I'm just having a significant dysphoric episode right now, I'm just curious if the dysphoria that I'm having that others can relate to.
I get up in the morning, I start to feel pretty feminine, I feel so girly. I have to eventually face the reality that I'm not looking female nor have a female body (I would dress as female and go to sleep more often if it wasn't for the fact that I would never get out of bed or get outside of my place to do things since Its hard for me to go out dressed since my neighbors don't know about me.)
I feel bad that I can't be with others and express to others the way I feel and my strong desire to express myself in a feminine woman type of way.
I feel frustrated that I can't continually see myself on the outside as a woman.
I feel that I want to be a woman, not a feminine or gay man, I want to be a woman period.
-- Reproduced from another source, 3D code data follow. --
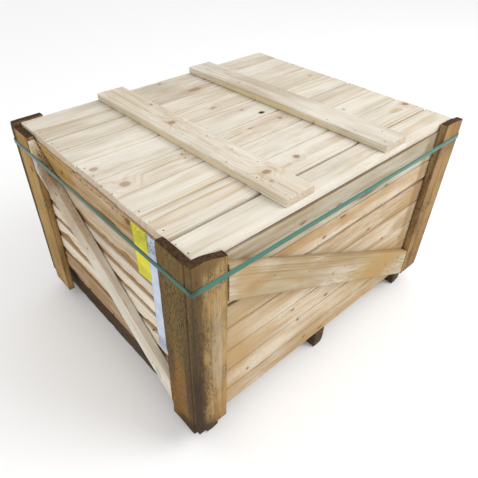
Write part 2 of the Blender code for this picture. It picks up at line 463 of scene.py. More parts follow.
def rings_group():
    tree, entry, leaving = shader_group(
        "annual rings", {"colours": "Color", "numbers": "Late, Height"}, vectors="Grain",
        colours="Pale, Late Tint", numbers="Bend, Ring Width, Waver, Contrast, Streaks, Saw Marks",
    )
    grain = entry("Grain")
    parts = split(grain)
    slow = noise(grain * (1.5, 7.0, 7.0), 1.0, 2.0)
    quick = noise(grain * (9.0, 60.0, 60.0), 1.0, 2.0)
    radius = vectors("LENGTH", joined(0.0, parts[1], parts[2]))
    radius = slow * entry("Waver") + radius
    radius = quick * 0.0012 + radius
    radius = radius + entry("Bend")
    turns = radius / entry("Ring Width")
    part = maths("FRACT", turns)
    late = fade(part, 0.42, 0.90) * fade(part, 1.0, 0.92)
    year = made(
        tree, "ShaderNodeTexWhiteNoise", named={"W": maths("FLOOR", turns)},
        noise_dimensions="1D", output="Value",
    )
    late = late * fade(year, -0.1, 1.0, 0.15, 1.0)
    clear = noise(grain * (2.5, 16.0, 16.0), 1.0, 2.0)
    late = late * fade(clear, 0.35, 0.62, 0.35, 1.15)
    fibre = noise(grain * FIBRE_STRETCH, 1.0, 3.0, 0.6)
    streak = noise(grain * STREAK_STRETCH, 1.0, 4.0, 0.6)
    dark = mixed(1.0, entry("Pale"), entry("Late Tint"), "MULTIPLY")
    colour = mixed(late * entry("Contrast"), entry("Pale"), dark)
    shade = fade(streak, 0.42, 0.66)
    colour = mixed(shade * entry("Streaks"), colour, dark)
    grey = fade(fibre, 0.2, 0.8, 0.84, 1.08)
    # Saw teeth leave fine lines across the grain, deeper in some stretches than in others.
    turn = slow * 4.0 + parts[0] / (SAW_PITCH / math.tau)
    marks = maths("SINE", turn) * 0.5 + 0.5
    marks = marks * (fade(clear, 0.6, 0.4) * entry("Saw Marks"))
    grey = grey * (marks * -0.12 + 1.0)
    colour = mixed(1.0, colour, joined(grey, grey, grey), "MULTIPLY")
    feed(leaving["Color"], colour)
    feed(leaving["Late"], late)
    height = fibre * 0.6 + late
    feed(leaving["Height"], height - marks)
    return tree


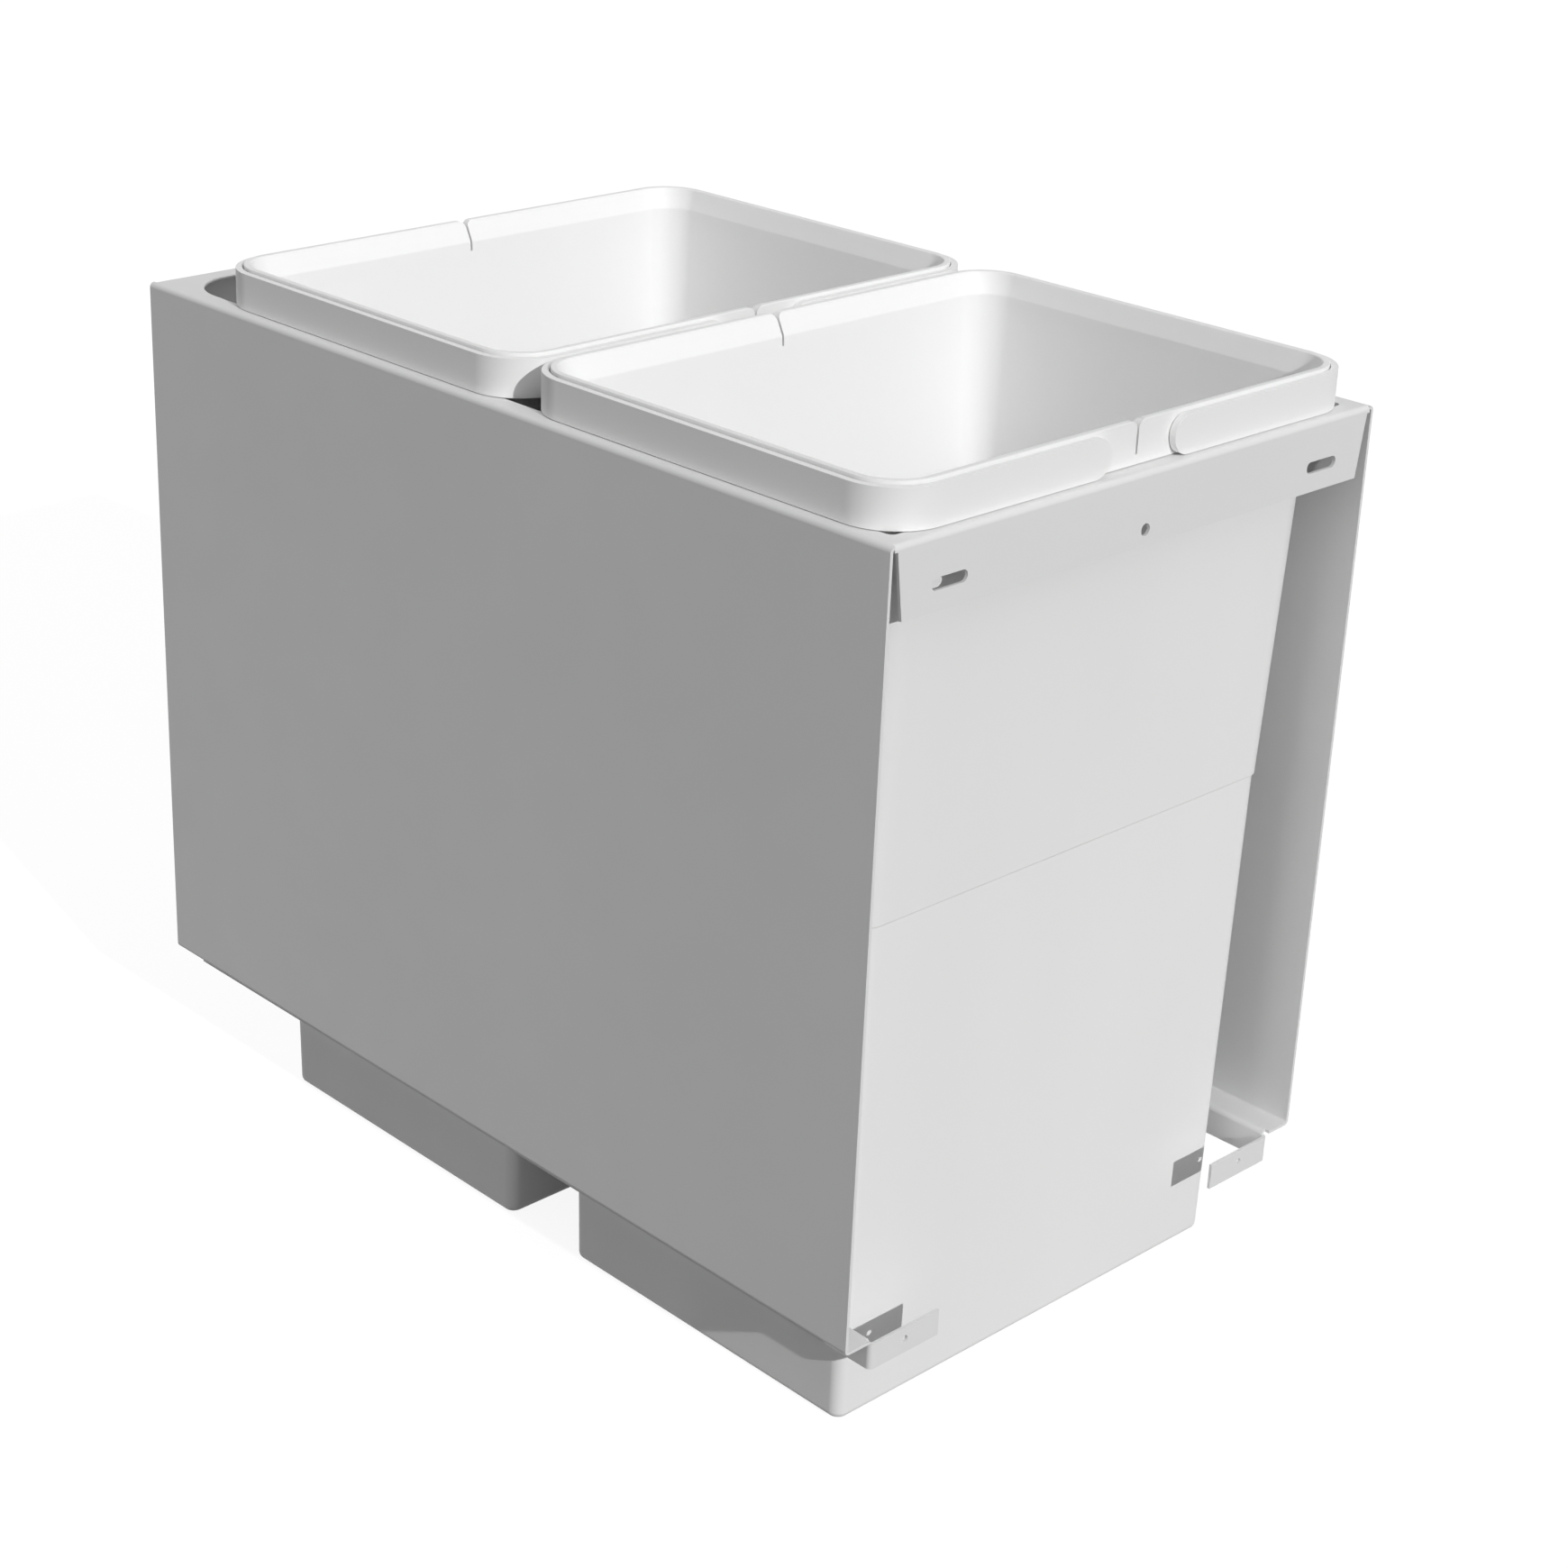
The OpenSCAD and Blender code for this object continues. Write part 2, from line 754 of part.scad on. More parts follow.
// A cage: two arms joined by a thin web, with a hole through the arms for each ball
module ball_cage(side, web_u, ball_u, ball_v) {
    color(cage_grey) on_side(side) difference() {
        runner_section(runner_mid_y - cage_l / 2, runner_mid_y + cage_l / 2) {
            span(web_u, -ball_v - cage_t / 2, web_u + cage_t, ball_v + cage_t / 2);
            for (s = [-1, 1]) {
                span(web_u, s * ball_v - cage_t / 2, ball_u + ball_d, s * ball_v + cage_t / 2);
            }
        }
        for (y = ball_ys()) {
            for (s = [-1, 1]) {
                translate([rail_out_x + ball_u, y, runner_z + s * ball_v]) {
                    cylinder(h = ball_d, r = track_r, center = true);
                }
            }
        }
    }
}

module ball_rows(side, ball_u, ball_v) {
    color(ball_steel) on_side(side) {
        for (y = ball_ys()) {
            for (s = [-1, 1]) {
                translate([rail_out_x + ball_u, y, runner_z + s * ball_v]) sphere(d = ball_d);
            }
        }
    }
}

module outer_cage(side) {
    ball_cage(side, outer_cage_u, outer_ball_u, outer_ball_v);
}

module outer_balls(side) {
    ball_rows(side, outer_ball_u, outer_ball_v);
}

module inner_cage(side) {
    ball_cage(side, inner_cage_u, inner_ball_u, inner_ball_v);
}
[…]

I see the male gender as associated with four things: work (as identity), hunting (incl. fighting and war), competition, and sex. I see women as associated with: caring, relationships, raising children, maintaining families, beauty, affection, and deep emotional expression (among other things). I associate with all of the female things and none of the male things.
I wish I can get rid of the "male persona", but can't because I have to keep on using it in daily life, and that if the "sexist thoughts" didn't oppress me at times, I would have long ago no doubt go for fully transitioning and being female.
I feel desperate and frustrated. I wish I can cry but its hard to.
I wish that I could feel free in being female, I feel frustrated...
I now live in L.A. on my own but back when I was living with my mom in Tucson, and I couldn't dress, I used to have at times daily major dysphoric episodes that would last several hours, especially in the afternoon, many times triggered by seeing a girl/woman, or depictions of women, or feminine things, and the feeling that I could not be like them or allow myself to enjoy feminine things many times was a sharp pain in my heart, and making me feel sad and frustrated and desperate for hours until I could call a friend and talk out my feelings.